Insight into the dynamic condensation technique of non-classically damped models

The dynamic condensation technique fully depends on the definition and computational scheme of the dynamic condensation matrix. Four definitions for the dynamic condensation matrix in the single-mode-, m-mode-, response-dependent dynamic condensation and modal reduction of non-classically damped models are presented. They are, respectively, defined as the relations of the single eigenvector, m eigenvectors, P eigenvectors, and responses between the master and the slave degrees of freedom. Using the complex mode superposition technique, the response-dependent dynamic condensation matrix may be interpreted as any-mode-, including whole-mode, m-mode, P-mode and single-mode, dependent condensation matrix.
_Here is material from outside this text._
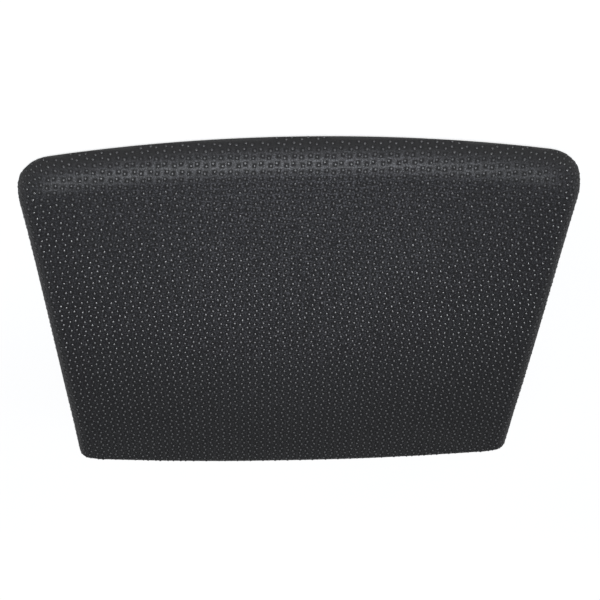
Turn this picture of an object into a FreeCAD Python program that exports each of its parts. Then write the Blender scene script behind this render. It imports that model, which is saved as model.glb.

Computational equations for the dynamic condensation matrix are derived for each of definitions. After the proper introduction of the assumptions for the single-mode and the response-dependent dynamic condensation, the same computational equation is obtained from the former three definitions. In the modal reduction, the dynamic condensation matrix is directly computed from the eigenvector matrix of full model. Because the eigenvector matrix of the non-classically damped models is generally complex, the complex numerical operations are required in the commonly used expression. An alternative expression is derived in which only the real numerical operations are necessary. Furthermore, it is proven that the dynamic condensation matrix and the reduced system matrices resulted from the modal reduction all have real values.